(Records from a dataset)

(begin)

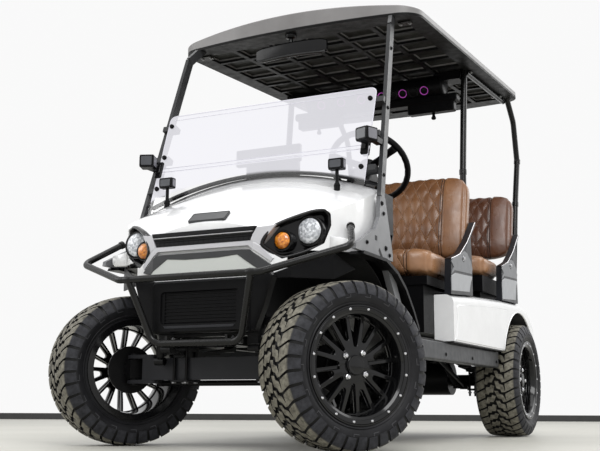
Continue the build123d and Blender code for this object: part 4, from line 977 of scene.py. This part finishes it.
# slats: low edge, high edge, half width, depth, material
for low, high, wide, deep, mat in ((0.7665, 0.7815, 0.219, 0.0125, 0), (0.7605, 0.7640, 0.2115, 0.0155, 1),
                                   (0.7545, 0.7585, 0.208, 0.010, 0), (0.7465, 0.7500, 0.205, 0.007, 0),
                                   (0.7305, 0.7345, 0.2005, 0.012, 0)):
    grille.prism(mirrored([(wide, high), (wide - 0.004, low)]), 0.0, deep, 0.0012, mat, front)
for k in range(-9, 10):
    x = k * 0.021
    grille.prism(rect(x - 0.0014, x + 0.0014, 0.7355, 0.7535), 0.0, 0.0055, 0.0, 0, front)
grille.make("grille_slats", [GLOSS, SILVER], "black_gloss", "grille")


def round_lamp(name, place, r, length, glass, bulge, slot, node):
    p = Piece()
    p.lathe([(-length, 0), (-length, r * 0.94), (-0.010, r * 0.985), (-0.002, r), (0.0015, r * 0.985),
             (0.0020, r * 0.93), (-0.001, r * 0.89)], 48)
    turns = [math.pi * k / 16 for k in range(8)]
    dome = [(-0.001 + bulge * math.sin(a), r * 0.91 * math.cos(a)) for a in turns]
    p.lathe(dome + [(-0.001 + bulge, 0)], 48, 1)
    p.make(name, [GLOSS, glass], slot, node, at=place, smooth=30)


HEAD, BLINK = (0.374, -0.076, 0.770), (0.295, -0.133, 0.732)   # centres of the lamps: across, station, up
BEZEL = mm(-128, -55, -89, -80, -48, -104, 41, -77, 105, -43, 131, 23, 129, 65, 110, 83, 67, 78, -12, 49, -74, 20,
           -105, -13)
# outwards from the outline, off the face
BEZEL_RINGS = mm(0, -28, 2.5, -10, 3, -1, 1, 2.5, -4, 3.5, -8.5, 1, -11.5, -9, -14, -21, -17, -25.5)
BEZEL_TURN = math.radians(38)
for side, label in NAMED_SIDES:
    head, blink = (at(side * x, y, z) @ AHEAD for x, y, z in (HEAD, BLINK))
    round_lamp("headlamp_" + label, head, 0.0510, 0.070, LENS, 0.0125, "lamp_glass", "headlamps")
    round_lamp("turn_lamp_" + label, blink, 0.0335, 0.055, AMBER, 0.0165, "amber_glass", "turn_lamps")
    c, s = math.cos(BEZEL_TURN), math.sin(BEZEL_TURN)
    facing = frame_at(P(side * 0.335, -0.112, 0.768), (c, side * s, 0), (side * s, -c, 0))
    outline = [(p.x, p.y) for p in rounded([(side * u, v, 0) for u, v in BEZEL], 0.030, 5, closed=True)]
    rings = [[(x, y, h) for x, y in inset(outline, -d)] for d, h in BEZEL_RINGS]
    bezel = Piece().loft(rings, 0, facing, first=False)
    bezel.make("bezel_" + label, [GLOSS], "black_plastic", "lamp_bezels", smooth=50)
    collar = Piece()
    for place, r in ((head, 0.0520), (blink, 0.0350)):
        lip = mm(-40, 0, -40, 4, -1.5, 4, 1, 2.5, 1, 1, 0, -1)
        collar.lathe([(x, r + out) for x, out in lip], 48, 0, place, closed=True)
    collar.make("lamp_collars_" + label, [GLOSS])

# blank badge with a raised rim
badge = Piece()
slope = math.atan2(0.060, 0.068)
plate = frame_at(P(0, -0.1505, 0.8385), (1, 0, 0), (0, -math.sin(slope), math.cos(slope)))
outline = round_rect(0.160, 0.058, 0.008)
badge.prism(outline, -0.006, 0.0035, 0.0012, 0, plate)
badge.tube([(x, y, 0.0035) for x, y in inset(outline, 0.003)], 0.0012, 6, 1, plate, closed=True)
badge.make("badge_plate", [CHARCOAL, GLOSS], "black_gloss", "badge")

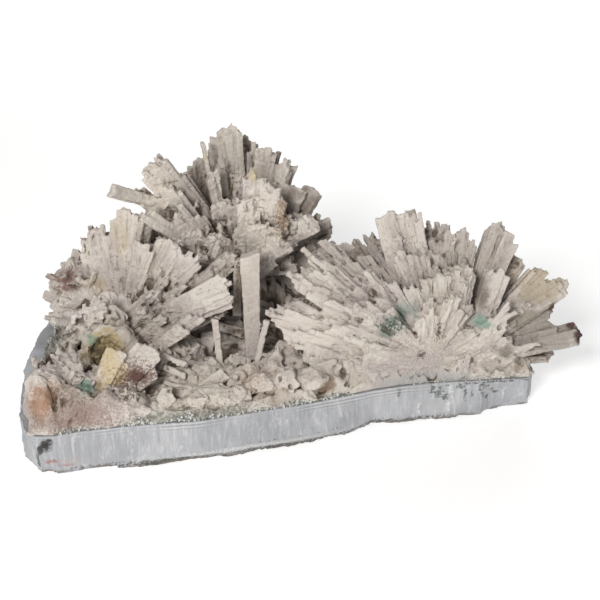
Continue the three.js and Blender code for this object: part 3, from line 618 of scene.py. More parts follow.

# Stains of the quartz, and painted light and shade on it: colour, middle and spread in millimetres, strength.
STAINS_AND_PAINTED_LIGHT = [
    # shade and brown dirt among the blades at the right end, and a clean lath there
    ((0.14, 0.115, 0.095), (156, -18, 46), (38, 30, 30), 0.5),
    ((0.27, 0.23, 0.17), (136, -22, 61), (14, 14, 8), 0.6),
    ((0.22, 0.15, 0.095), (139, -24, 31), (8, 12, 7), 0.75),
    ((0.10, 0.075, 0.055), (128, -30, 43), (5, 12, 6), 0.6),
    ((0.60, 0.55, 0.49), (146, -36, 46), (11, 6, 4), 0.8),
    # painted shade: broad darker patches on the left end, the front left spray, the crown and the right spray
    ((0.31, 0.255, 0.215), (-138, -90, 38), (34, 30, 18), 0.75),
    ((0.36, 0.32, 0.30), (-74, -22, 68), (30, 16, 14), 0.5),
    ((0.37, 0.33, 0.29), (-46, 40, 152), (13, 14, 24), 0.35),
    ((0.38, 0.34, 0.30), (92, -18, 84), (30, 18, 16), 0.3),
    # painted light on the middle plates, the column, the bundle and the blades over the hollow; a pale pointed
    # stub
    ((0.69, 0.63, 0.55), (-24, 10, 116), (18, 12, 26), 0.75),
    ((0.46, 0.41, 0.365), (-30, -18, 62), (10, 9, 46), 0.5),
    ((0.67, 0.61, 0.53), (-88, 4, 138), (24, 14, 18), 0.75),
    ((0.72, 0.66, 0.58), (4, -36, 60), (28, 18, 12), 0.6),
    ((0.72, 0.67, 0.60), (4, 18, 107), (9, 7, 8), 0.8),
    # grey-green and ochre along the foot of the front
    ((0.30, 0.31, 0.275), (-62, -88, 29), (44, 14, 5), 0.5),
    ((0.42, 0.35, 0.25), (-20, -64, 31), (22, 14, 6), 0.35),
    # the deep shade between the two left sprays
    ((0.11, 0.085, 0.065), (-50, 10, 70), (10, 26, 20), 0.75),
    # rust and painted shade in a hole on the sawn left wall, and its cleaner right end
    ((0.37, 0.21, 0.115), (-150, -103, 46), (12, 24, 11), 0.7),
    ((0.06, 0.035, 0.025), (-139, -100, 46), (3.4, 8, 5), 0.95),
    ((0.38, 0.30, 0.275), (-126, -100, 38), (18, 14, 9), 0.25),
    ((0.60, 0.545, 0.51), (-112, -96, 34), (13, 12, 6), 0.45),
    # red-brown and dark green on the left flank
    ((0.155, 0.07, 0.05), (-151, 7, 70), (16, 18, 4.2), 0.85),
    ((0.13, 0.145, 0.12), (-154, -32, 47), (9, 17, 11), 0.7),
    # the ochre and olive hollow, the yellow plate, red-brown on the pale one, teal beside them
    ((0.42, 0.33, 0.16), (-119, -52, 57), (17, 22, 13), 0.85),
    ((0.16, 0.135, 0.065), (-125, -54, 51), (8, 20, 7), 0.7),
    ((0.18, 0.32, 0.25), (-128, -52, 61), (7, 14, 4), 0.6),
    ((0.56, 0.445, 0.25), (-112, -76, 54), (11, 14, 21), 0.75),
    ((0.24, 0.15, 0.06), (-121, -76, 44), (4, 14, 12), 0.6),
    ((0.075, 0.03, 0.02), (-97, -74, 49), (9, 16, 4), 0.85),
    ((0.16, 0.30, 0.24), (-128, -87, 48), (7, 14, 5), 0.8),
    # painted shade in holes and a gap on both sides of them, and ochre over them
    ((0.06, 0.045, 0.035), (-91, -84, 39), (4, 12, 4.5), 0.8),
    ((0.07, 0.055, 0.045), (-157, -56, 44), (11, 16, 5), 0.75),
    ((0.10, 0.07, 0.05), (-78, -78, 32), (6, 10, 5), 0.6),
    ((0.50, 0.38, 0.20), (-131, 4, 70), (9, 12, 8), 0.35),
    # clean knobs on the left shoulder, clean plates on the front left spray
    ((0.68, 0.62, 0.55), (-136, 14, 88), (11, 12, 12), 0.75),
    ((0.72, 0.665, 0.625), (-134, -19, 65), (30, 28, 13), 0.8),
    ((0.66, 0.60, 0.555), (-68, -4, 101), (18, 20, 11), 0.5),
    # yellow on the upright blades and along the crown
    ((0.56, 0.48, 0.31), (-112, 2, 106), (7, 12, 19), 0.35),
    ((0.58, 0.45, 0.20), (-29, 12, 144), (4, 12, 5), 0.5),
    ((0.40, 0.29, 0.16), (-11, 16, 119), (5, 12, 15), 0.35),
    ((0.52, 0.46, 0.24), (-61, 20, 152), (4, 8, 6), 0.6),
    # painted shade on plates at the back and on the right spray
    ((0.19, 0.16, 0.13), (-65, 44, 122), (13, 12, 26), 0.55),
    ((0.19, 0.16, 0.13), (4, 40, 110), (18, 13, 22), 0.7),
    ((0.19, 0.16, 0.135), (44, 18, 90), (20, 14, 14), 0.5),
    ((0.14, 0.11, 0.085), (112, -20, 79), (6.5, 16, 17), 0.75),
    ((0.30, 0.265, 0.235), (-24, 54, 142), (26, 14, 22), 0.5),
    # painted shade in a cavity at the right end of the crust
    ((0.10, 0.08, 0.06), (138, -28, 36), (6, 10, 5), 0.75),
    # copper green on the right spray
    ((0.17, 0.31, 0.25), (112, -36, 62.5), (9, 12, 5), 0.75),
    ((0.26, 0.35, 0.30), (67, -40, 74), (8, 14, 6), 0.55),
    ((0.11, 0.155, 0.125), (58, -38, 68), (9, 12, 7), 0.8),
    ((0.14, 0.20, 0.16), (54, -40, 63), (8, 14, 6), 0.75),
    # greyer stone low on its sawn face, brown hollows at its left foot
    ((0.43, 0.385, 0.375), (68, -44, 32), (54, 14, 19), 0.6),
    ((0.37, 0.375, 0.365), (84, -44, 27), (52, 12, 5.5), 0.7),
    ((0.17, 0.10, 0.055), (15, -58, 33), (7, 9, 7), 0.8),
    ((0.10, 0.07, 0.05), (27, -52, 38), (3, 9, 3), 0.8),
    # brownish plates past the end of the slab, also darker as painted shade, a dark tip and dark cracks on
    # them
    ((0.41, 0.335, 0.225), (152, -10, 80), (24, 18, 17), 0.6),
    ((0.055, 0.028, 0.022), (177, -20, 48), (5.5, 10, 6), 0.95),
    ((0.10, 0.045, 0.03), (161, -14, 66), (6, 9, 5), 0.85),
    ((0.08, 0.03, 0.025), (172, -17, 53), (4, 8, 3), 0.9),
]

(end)

__PROBLEM STATEMENT__. Please repeat word for word the lines above that run from the beginning through the line containing "p.make(name, [GLOSS, glass], slot, node, at=place, smooth=30)", keeping both the first and that last line.

__THE RESPONSE__.
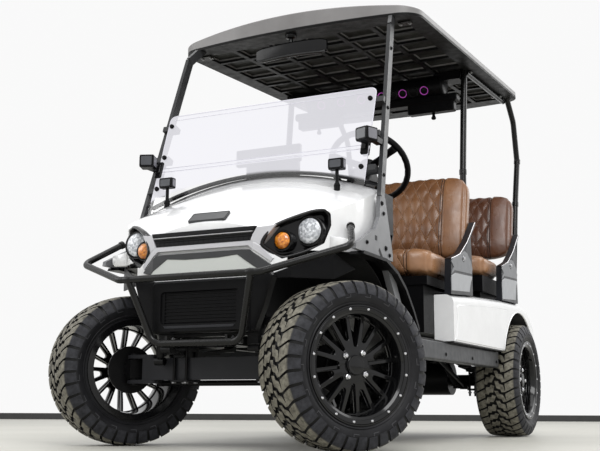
Continue the build123d and Blender code for this object: part 4, from line 977 of scene.py. This part finishes it.
# slats: low edge, high edge, half width, depth, material
for low, high, wide, deep, mat in ((0.7665, 0.7815, 0.219, 0.0125, 0), (0.7605, 0.7640, 0.2115, 0.0155, 1),
                                   (0.7545, 0.7585, 0.208, 0.010, 0), (0.7465, 0.7500, 0.205, 0.007, 0),
                                   (0.7305, 0.7345, 0.2005, 0.012, 0)):
    grille.prism(mirrored([(wide, high), (wide - 0.004, low)]), 0.0, deep, 0.0012, mat, front)
for k in range(-9, 10):
    x = k * 0.021
    grille.prism(rect(x - 0.0014, x + 0.0014, 0.7355, 0.7535), 0.0, 0.0055, 0.0, 0, front)
grille.make("grille_slats", [GLOSS, SILVER], "black_gloss", "grille")


def round_lamp(name, place, r, length, glass, bulge, slot, node):
    p = Piece()
    p.lathe([(-length, 0), (-length, r * 0.94), (-0.010, r * 0.985), (-0.002, r), (0.0015, r * 0.985),
             (0.0020, r * 0.93), (-0.001, r * 0.89)], 48)
    turns = [math.pi * k / 16 for k in range(8)]
    dome = [(-0.001 + bulge * math.sin(a), r * 0.91 * math.cos(a)) for a in turns]
    p.lathe(dome + [(-0.001 + bulge, 0)], 48, 1)
    p.make(name, [GLOSS, glass], slot, node, at=place, smooth=30)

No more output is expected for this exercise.